Friday, December 16, 2005

My brunch with Robert

In the interest of truth, we only really had espressos.

Robert liked "Sheep's End", and he had kind words for my writing. His favourite parts were Bren - everybody's favourite part - and the way that I can evoke a scene in words and make the pictures appear in a reader's head. That's writing, and I am good at it.

What I need to work on is what I know I need to work on, so I felt his criticisms validated my self-evaluations - a critical skill, pun intended. I have enough emotion, but it's the characters that need work.

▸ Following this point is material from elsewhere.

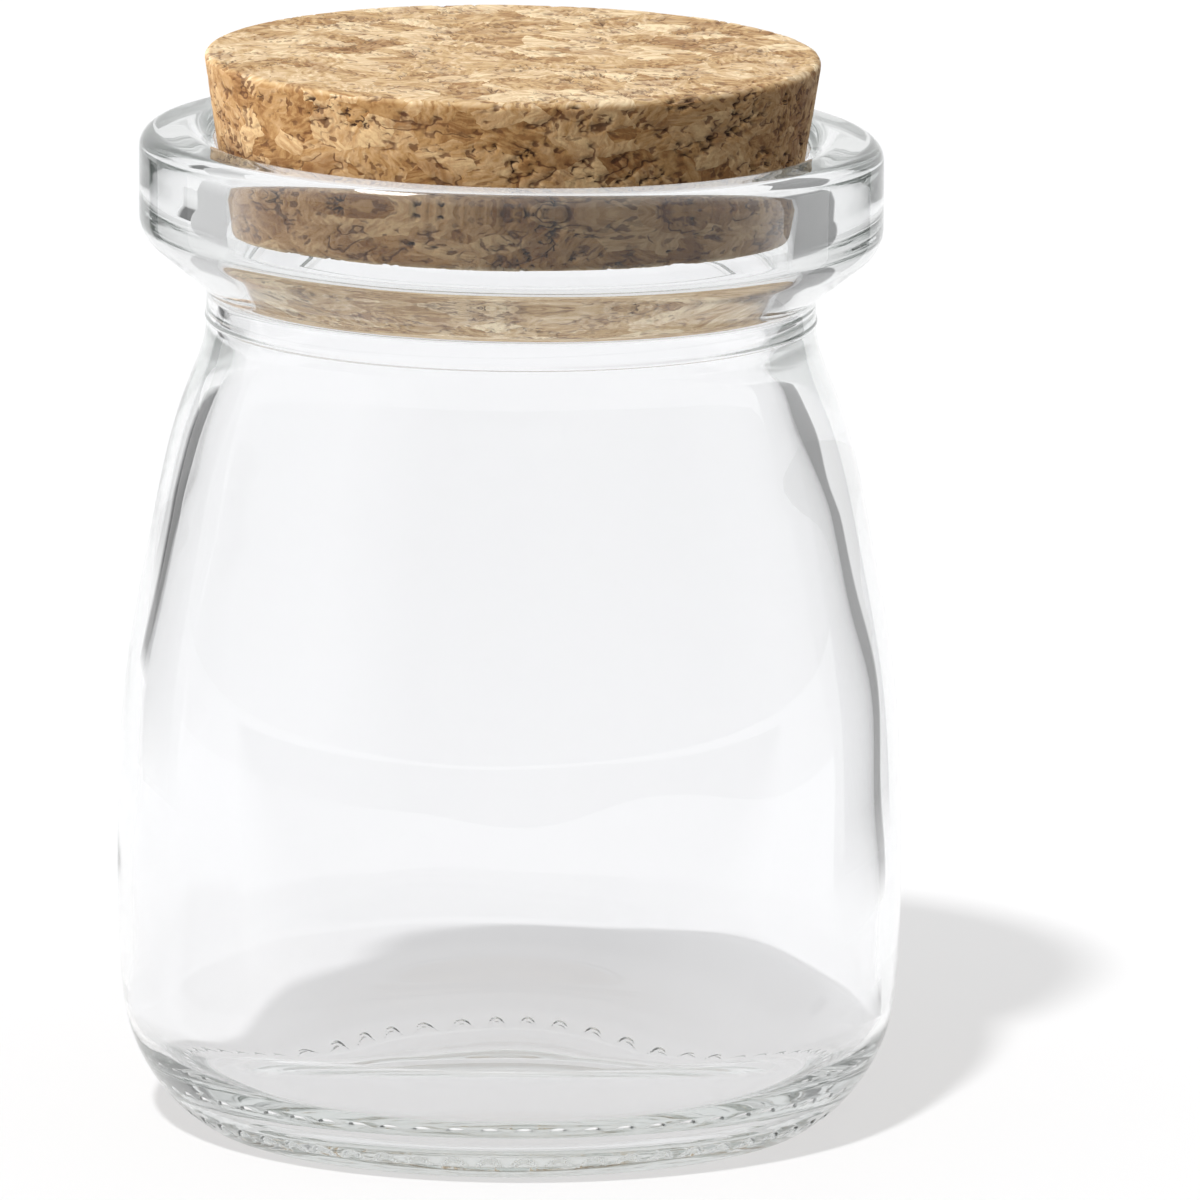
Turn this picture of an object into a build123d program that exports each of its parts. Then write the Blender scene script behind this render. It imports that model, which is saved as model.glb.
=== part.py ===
from build123d import *
import math
import os

# Glass jar with a tapered cork stopper. Millimetres, +Z up.
# The origin is the centre of the jar's foot, in the plane that it stands on.

# Outside of the glass
jar_height = 73.6
belly_radius = 29.0
belly_height = 20.0
neck_radius = 22.45
neck_straight = 2.0

# Shoulder: heights from belly to neck, and radii from neck to belly
shoulder_height_shares = (0.31, 0.61, 0.86)
shoulder_radius_shares = (0.924, 0.62, 0.235)

# Lip: a thick rolled bead that hangs out over the neck
lip_overhang = 4.95
lip_height = 11.6
lip_band_height = 7.6
lip_root_round = 1.3
lip_under_round = 2.8
lip_crest_round = 2.8
mouth_round = 2.4

# Bore: the plunger's draft widens it upwards
neck_wall = 1.75
bore_draft = 1.1

# Mould line round the neck, where the lip's ring mould met the body mould
mould_line_width = 0.5
mould_line_rise = 0.12

# Heel and foot, from the belly inwards: two rounds, a flat ring and a push-up
belly_swell = 0.5
heel_round = 12.0
heel_turn = 82.0
foot_round = 1.5
foot_turn = 33.0
ring_width = 2.1
push_up = 2.0

# Inside of the glass
wall = 1.6
shoulder_wall_shares = (1.36, 1.75, 1.56)
floor_height = 3.8
floor_dip = 0.6
inner_heel_round = 6.0

# Knurl round the heel: small arches that keep the hot glass off the conveyor
knurl_count = 60
knurl_turn = 44.0
knurl_chord = 1.7
knurl_bow = 0.8
knurl_width = 0.42
knurl_depth = 0.18
knurl_overrun = 0.8

# Cork stopper: a truncated cone that wedges in the mouth
cork_height = 12.4
cork_proud = 6.0
cork_taper_share = 0.152
cork_clearance = 0.06
cork_top_round = 0.5
cork_bottom_round = 0.6

# Radii and heights that follow from the sizes above
lip_radius = neck_radius + lip_overhang
bore_end_radius = neck_radius - neck_wall
mouth_radius = bore_end_radius + bore_draft
neck_height = jar_height - lip_height - neck_straight
foot_reach = foot_round * math.sin(math.radians(foot_turn))
heel_reach = heel_round * (math.sin(math.radians(heel_turn)) - math.sin(math.radians(foot_turn)))
ring_outer_radius = belly_radius - belly_swell - heel_reach - foot_reach
ring_inner_radius = ring_outer_radius - ring_width


def outer_shoulder():
    """Points of the outside between the belly and the neck, from below."""
    rise = neck_height - belly_height
    spread = belly_radius - neck_radius
    shares = zip(shoulder_height_shares, shoulder_radius_shares)
    return [(neck_radius + spread * r, belly_height + rise * h) for h, r in shares]


def inner_shoulder():
    """The same points, moved in by the thickness that the glass has there."""
    points = zip(outer_shoulder(), shoulder_wall_shares)
    return [(r - wall * share, height) for (r, height), share in points]


def outside_lines():
    """Foot ring, heel, belly, shoulder, mould line and lip, out to the mouth."""
    mould_half = mould_line_width / 2
    belly = (belly_radius, belly_height)
    neck = (neck_radius, neck_height - mould_half)
    TangentArc((0, push_up), (ring_inner_radius, 0), tangent=(1, 0))
    ring = Line((ring_inner_radius, 0), (ring_outer_radius, 0))
    foot = JernArc(ring @ 1, (1, 0), foot_round, foot_turn)
    heel = JernArc(foot @ 1, foot % 1, heel_round, heel_turn - foot_turn)
    Spline(heel @ 1, belly, *outer_shoulder(), neck, tangents=(heel % 1, (0, 1)))
    over_line = (neck_radius, neck_height + mould_half)
    ThreePointArc(neck, (neck_radius + mould_line_rise, neck_height), over_line)
    FilletPolyline(
        over_line,
        (neck_radius, jar_height - lip_height),
        (lip_radius, jar_height - lip_band_height),
        (lip_radius, jar_height),
        (mouth_radius, jar_height),
        (bore_end_radius, neck_height),
        radius=(lip_root_round, lip_under_round, lip_crest_round, mouth_round),
    )


def inside_lines():
    """Inner shoulder and belly, rounded heel and the gently domed floor."""
    bore_end = (bore_end_radius, neck_height)
    draft = (bore_end_radius - mouth_radius, neck_height - jar_height)
    inner_radius = belly_radius - wall
    floor_low = floor_height - floor_dip
    heel_top = (inner_radius, floor_low + inner_heel_round)
    shoulder = reversed(inner_shoulder())
    Spline(bore_end, *shoulder, heel_top, tangents=(draft, (0, -1)))
    heel = JernArc(heel_top, (0, -1), inner_heel_round, -90)
    Spline(heel @ 1, (0, floor_height), tangents=((-1, 0), (-1, 0)))
    Line((0, floor_height), (0, push_up))


def heel_point(depth):
    """Where the knurl sits on the +X side, this far under the heel's surface."""
    turn = math.radians(knurl_turn)
    start = math.radians(foot_turn)
    heel_rise = heel_round * (math.cos(start) - math.cos(turn))
    radius = ring_outer_radius + foot_reach + heel_round * (math.sin(turn) - math.sin(start))
    height = foot_round * (1 - math.cos(start)) + heel_rise
    return (radius - depth * math.sin(turn), 0, height + depth * math.cos(turn))


def knurl_mark():
    """One arch on the +X side: its ends point down to the foot, its bow up the heel."""
    turn = math.radians(knurl_turn)
    outwards = (math.sin(turn), 0, -math.cos(turn))
    half_chord = knurl_chord / 2
    base = -knurl_bow / 2
    with BuildPart() as mark:
        with BuildSketch(Plane(origin=heel_point(knurl_depth), x_dir=(0, 1, 0), z_dir=outwards)):
            with BuildLine():
                ThreePointArc((-half_chord, base), (0, base + knurl_bow), (half_chord, base))
                inner_top = base + knurl_bow - knurl_width
                ThreePointArc((-half_chord, base), (0, inner_top), (half_chord, base))
            make_face()
        extrude(amount=knurl_overrun)
    return mark.part


def glass_jar():
    """The blown jar: one wall turned about Z, with the knurl cut in its heel."""
    mark = knurl_mark()
    half_pitch = 180 / knurl_count
    with BuildPart() as jar:
        with BuildSketch(Plane.XZ):
            with BuildLine():
                outside_lines()
                inside_lines()
            make_face()
        revolve(axis=Axis.Z)
        with PolarLocations(0, knurl_count, start_angle=half_pitch):
            add(mark, mode=Mode.SUBTRACT)
    return jar.part


def cork_stopper():
    """The stopper, sized where it wedges: at the lower end of the mouth's round."""
    seat_height = jar_height - mouth_round
    draft_share = (mouth_radius - bore_end_radius) / (jar_height - neck_height)
    seat_radius = mouth_radius - mouth_round * draft_share - cork_clearance
    top = jar_height + cork_proud
    bottom = top - cork_height
    top_radius = seat_radius + cork_taper_share * (top - seat_height)
    bottom_radius = top_radius - cork_taper_share * cork_height
    with BuildPart() as cork:
        with BuildSketch(Plane.XZ):
            with BuildLine():
                FilletPolyline(
                    (0, bottom),
                    (bottom_radius, bottom),
                    (top_radius, top),
                    (0, top),
                    radius=(cork_bottom_round, cork_top_round),
                )
                Line((0, top), (0, bottom))
            make_face()
        revolve(axis=Axis.Z)
    print("cork radii", round(bottom_radius, 2), round(top_radius, 2), "top at", round(top, 2))
    return cork.part


os.makedirs("parts", exist_ok=True)
export_step(glass_jar(), "parts/glass_jar.step")
export_step(cork_stopper(), "parts/cork_stopper.step")
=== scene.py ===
# %% [markdown]
# A small dessert jar of clear pressed glass, closed by a stopper of ground cork. The packed
# part is the fixed frame: its boxes give the sizes here, and nothing in it is moved. Both
# pieces are rebuilt with finer meshes, because glass shows every facet of its shape through
# refraction, and cork is nothing without its crevices.

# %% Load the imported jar
import math

import bpy
import numpy as np
from mathutils import Matrix, Vector


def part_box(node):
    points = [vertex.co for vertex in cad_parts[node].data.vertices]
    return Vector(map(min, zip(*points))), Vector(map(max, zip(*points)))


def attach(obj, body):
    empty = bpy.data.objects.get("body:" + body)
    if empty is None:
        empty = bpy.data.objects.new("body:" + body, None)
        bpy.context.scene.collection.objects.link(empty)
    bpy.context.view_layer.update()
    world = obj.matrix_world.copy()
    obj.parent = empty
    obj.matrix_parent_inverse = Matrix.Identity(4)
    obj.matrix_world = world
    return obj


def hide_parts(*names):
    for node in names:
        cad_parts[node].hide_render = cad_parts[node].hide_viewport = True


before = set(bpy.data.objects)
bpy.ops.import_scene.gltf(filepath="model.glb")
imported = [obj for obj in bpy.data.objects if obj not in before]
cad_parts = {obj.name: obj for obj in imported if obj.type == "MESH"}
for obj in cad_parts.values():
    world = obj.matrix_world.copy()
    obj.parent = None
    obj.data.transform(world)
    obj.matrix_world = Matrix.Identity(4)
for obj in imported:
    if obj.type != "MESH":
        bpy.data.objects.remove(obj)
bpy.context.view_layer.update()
jar_low, jar_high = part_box("glass_jar")
cork_low, cork_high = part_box("cork_stopper")
MM = 0.001
print("jar box in mm:", [round(v / MM, 2) for v in (*jar_low, *jar_high)])
print("cork box in mm:", [round(v / MM, 2) for v in (*cork_low, *cork_high)])

# %% [markdown]
# The camera comes first, so that every later step can be looked at from the right place. The
# picture was taken with a long lens from about 1.4 metres, a little above the jar.
# A far camera with a long lens keeps the upright sides parallel. The jar stands left of the
# middle, so the camera slides sideways instead of turning, which leaves the ellipses alike.

# %% Camera
camera_distance = 1412 * MM
camera_elevation = math.radians(10.94)
camera_roll = math.radians(0.24)
camera_target = Vector((0, 0, 40.35 * MM))
camera_slide_right = 6.63 * MM
camera_slide_up = -1.64 * MM
camera_lens = 573.6
camera_sees_from = 0.05
camera_sees_to = 50

camera_back = Vector((0, -math.cos(camera_elevation), math.sin(camera_elevation)))
camera_up = Vector((0, math.sin(camera_elevation), math.cos(camera_elevation)))
camera = bpy.data.objects.new("camera", bpy.data.cameras.new("camera"))
camera.data.lens = camera_lens
camera.data.clip_start = camera_sees_from
camera.data.clip_end = camera_sees_to
camera.location = camera_target + camera_back * camera_distance
camera.location += Vector((1, 0, 0)) * camera_slide_right + camera_up * camera_slide_up
turn = camera_back.to_track_quat("Z", "Y").to_matrix() @ Matrix.Rotation(camera_roll, 3, "Z")
camera.rotation_euler = turn.to_euler()
bpy.context.scene.collection.objects.link(camera)
bpy.context.scene.camera = camera
print("camera stands at", [round(v, 3) for v in camera.location])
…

With the exception of Bren, Robert says, the characters are too cardboard, too cliche. I need to give them more facets, more twists and flaws, higher stakes. They are too honest and safe at the moment.

To Robert, the story was too plot-by-numbers. He understood when I told him that the script started as scenes written for a screenwriting course. That's something I can fix in a rewrite - keep in mind, this is a first draft.

Lastly, Robert said I need to move some story from dialogue to visual. I understand what he means - a variation on "show, don't tell". I had been mulling over this for a while, and have a new beginning that will replace a mid-script scene. Robert liked the idea. It's just not on paper yet.

It was a valuable morning. Robert thinks I should forge ahead with the character-driven "By the Book" rather than rework "Sheep's End". So I will.

Bonus weather report:

Snow. Lots of snow. Schools across the city cancelled classes. We're supposed to get 40 cm (16") today.

Bonus observation:

Denis McGrath yesterday changed the name of his blog from "Dead Things on a Stick" to "Dead Things on Sticks". His paychecks must have fattened.

2 Comments:

Blogger Al said...

Who's Robert?

I tend to have the same problem in my romcom script. I have to make the reader care more about the romance, get them more emotionally involved.

December 17, 2005 4:55 PM  
Blogger Webs said...

Robert is a local director who agreed to read "Sheep's End" for me.